Performance prediction method of cycloidal speed reducers

Abstract

The cycloidal speed reducer is used in industry universally. In order to know the influence of the design parameters on the reducer performance, this study proposes a prediction method which cannot only estimate the stability but also forecast the power loss to identify the performance differences of various designs. The design of reducers in this paper follows non-pin designs so that the transmission uses a cycloidal gear and a cycloid internal gear. Firstly, several design cases considering different number and pitch radii of output rollers are used to explain the prediction method and establish statistical math models in which the data is obtained from the reducer dynamic analysis. Then, the variation coefficient of kinematic and stress data is used to predict the stability (or vibrations risk) and efficiency (or power loss), respectively. The results indicate that the effect of the number of output rollers on the stability is greater than that of the pitch radius of the output rollers.

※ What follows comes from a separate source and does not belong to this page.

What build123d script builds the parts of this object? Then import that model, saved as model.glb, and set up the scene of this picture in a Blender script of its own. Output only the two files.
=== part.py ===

Although increasing the number of output rollers may increase the risk of vibrations, the power loss of the speed reducer can be reduced. Besides, the proposed prediction method can also be applied to reducers with multi-cycloidal gears to investigate how non-pin designs affect their overall performance. The results confirm that the stability and efficiency is reduced significantly when the number of cycloidal gears is greater than two, and in such a case, the design of dual cycloidal gears is the best option.